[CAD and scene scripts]
[BEGIN]

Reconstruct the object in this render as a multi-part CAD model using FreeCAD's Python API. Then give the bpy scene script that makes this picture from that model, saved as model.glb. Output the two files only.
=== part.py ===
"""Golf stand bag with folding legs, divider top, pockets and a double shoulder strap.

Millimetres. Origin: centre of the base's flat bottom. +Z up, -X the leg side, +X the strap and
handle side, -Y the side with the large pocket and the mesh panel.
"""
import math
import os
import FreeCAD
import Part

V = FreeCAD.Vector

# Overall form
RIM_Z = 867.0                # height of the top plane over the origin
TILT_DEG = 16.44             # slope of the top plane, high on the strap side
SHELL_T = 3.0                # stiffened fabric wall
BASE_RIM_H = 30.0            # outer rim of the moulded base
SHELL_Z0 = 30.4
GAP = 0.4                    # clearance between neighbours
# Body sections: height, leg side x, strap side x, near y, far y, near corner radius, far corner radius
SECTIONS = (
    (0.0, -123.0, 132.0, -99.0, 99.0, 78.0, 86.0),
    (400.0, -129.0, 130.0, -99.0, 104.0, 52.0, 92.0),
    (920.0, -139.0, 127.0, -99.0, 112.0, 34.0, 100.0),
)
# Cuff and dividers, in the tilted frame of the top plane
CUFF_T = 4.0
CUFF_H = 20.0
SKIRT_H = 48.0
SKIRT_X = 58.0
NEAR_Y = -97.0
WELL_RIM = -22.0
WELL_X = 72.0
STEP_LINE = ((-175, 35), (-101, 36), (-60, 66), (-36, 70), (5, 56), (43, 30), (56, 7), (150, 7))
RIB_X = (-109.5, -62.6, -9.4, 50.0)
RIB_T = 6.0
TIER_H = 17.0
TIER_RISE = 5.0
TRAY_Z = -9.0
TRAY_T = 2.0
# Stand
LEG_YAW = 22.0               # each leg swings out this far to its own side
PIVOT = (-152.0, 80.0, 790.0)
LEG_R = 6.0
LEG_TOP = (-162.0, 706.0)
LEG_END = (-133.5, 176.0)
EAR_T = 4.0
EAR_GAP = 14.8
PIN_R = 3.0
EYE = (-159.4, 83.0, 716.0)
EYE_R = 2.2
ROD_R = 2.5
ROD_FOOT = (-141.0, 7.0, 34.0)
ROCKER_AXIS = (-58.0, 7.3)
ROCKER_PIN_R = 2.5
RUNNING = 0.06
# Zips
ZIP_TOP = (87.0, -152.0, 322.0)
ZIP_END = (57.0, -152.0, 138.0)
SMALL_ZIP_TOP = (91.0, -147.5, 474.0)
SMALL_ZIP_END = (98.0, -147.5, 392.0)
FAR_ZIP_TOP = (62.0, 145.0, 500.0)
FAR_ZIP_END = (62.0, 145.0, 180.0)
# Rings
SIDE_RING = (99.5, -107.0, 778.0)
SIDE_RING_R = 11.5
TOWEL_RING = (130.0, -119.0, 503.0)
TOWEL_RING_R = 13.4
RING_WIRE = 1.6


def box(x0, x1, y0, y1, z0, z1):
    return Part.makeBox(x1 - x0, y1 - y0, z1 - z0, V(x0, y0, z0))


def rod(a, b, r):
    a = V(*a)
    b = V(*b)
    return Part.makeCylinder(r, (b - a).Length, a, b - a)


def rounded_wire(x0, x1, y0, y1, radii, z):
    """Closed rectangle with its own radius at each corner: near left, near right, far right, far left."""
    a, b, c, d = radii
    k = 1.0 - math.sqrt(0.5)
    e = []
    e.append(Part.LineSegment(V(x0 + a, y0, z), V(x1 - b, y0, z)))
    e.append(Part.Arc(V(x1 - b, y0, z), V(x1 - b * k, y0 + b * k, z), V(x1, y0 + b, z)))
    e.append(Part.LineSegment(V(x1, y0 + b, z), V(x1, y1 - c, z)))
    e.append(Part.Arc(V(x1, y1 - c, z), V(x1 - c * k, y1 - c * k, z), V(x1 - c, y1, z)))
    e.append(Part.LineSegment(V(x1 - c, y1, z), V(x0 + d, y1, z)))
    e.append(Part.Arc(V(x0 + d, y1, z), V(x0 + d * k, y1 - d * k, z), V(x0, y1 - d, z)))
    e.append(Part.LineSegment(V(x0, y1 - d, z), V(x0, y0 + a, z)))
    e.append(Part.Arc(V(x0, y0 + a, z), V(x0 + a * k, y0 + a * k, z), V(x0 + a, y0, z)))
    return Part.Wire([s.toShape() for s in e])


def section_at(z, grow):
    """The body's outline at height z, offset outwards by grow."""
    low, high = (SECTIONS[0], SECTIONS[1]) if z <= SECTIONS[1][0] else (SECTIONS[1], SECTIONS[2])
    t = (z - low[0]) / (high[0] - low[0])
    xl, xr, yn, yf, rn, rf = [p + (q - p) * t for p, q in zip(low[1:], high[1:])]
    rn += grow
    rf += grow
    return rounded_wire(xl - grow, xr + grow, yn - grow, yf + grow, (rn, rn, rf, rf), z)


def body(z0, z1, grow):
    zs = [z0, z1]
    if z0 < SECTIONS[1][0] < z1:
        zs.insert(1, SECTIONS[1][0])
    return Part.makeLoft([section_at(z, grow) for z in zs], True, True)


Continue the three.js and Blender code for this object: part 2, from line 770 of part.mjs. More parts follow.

[END]

__WORK TO COMPLETE__: Return the listing above in full, character for character.

__SOLUTION TO THIS TASK__:
Reconstruct the object in this render as a multi-part CAD model using FreeCAD's Python API. Then give the bpy scene script that makes this picture from that model, saved as model.glb. Output the two files only.
=== part.py ===
"""Golf stand bag with folding legs, divider top, pockets and a double shoulder strap.

Millimetres. Origin: centre of the base's flat bottom. +Z up, -X the leg side, +X the strap and
handle side, -Y the side with the large pocket and the mesh panel.
"""
import math
import os
import FreeCAD
import Part

V = FreeCAD.Vector

# Overall form
RIM_Z = 867.0                # height of the top plane over the origin
TILT_DEG = 16.44             # slope of the top plane, high on the strap side
SHELL_T = 3.0                # stiffened fabric wall
BASE_RIM_H = 30.0            # outer rim of the moulded base
SHELL_Z0 = 30.4
GAP = 0.4                    # clearance between neighbours
# Body sections: height, leg side x, strap side x, near y, far y, near corner radius, far corner radius
SECTIONS = (
    (0.0, -123.0, 132.0, -99.0, 99.0, 78.0, 86.0),
    (400.0, -129.0, 130.0, -99.0, 104.0, 52.0, 92.0),
    (920.0, -139.0, 127.0, -99.0, 112.0, 34.0, 100.0),
)
# Cuff and dividers, in the tilted frame of the top plane
CUFF_T = 4.0
CUFF_H = 20.0
SKIRT_H = 48.0
SKIRT_X = 58.0
NEAR_Y = -97.0
WELL_RIM = -22.0
WELL_X = 72.0
STEP_LINE = ((-175, 35), (-101, 36), (-60, 66), (-36, 70), (5, 56), (43, 30), (56, 7), (150, 7))
RIB_X = (-109.5, -62.6, -9.4, 50.0)
RIB_T = 6.0
TIER_H = 17.0
TIER_RISE = 5.0
TRAY_Z = -9.0
TRAY_T = 2.0
# Stand
LEG_YAW = 22.0               # each leg swings out this far to its own side
PIVOT = (-152.0, 80.0, 790.0)
LEG_R = 6.0
LEG_TOP = (-162.0, 706.0)
LEG_END = (-133.5, 176.0)
EAR_T = 4.0
EAR_GAP = 14.8
PIN_R = 3.0
EYE = (-159.4, 83.0, 716.0)
EYE_R = 2.2
ROD_R = 2.5
ROD_FOOT = (-141.0, 7.0, 34.0)
ROCKER_AXIS = (-58.0, 7.3)
ROCKER_PIN_R = 2.5
RUNNING = 0.06
# Zips
ZIP_TOP = (87.0, -152.0, 322.0)
ZIP_END = (57.0, -152.0, 138.0)
SMALL_ZIP_TOP = (91.0, -147.5, 474.0)
SMALL_ZIP_END = (98.0, -147.5, 392.0)
FAR_ZIP_TOP = (62.0, 145.0, 500.0)
FAR_ZIP_END = (62.0, 145.0, 180.0)
# Rings
SIDE_RING = (99.5, -107.0, 778.0)
SIDE_RING_R = 11.5
TOWEL_RING = (130.0, -119.0, 503.0)
TOWEL_RING_R = 13.4
RING_WIRE = 1.6


def box(x0, x1, y0, y1, z0, z1):
    return Part.makeBox(x1 - x0, y1 - y0, z1 - z0, V(x0, y0, z0))


def rod(a, b, r):
    a = V(*a)
    b = V(*b)
    return Part.makeCylinder(r, (b - a).Length, a, b - a)


def rounded_wire(x0, x1, y0, y1, radii, z):
    """Closed rectangle with its own radius at each corner: near left, near right, far right, far left."""
    a, b, c, d = radii
    k = 1.0 - math.sqrt(0.5)
    e = []
    e.append(Part.LineSegment(V(x0 + a, y0, z), V(x1 - b, y0, z)))
    e.append(Part.Arc(V(x1 - b, y0, z), V(x1 - b * k, y0 + b * k, z), V(x1, y0 + b, z)))
    e.append(Part.LineSegment(V(x1, y0 + b, z), V(x1, y1 - c, z)))
    e.append(Part.Arc(V(x1, y1 - c, z), V(x1 - c * k, y1 - c * k, z), V(x1 - c, y1, z)))
    e.append(Part.LineSegment(V(x1 - c, y1, z), V(x0 + d, y1, z)))
    e.append(Part.Arc(V(x0 + d, y1, z), V(x0 + d * k, y1 - d * k, z), V(x0, y1 - d, z)))
    e.append(Part.LineSegment(V(x0, y1 - d, z), V(x0, y0 + a, z)))
    e.append(Part.Arc(V(x0, y0 + a, z), V(x0 + a * k, y0 + a * k, z), V(x0 + a, y0, z)))
    return Part.Wire([s.toShape() for s in e])


def section_at(z, grow):
    """The body's outline at height z, offset outwards by grow."""
    low, high = (SECTIONS[0], SECTIONS[1]) if z <= SECTIONS[1][0] else (SECTIONS[1], SECTIONS[2])
    t = (z - low[0]) / (high[0] - low[0])
    xl, xr, yn, yf, rn, rf = [p + (q - p) * t for p, q in zip(low[1:], high[1:])]
    rn += grow
    rf += grow
    return rounded_wire(xl - grow, xr + grow, yn - grow, yf + grow, (rn, rn, rf, rf), z)


def body(z0, z1, grow):
    zs = [z0, z1]
    if z0 < SECTIONS[1][0] < z1:
        zs.insert(1, SECTIONS[1][0])
    return Part.makeLoft([section_at(z, grow) for z in zs], True, True)


Continue the three.js and Blender code for this object: part 2, from line 770 of part.mjs. More parts follow.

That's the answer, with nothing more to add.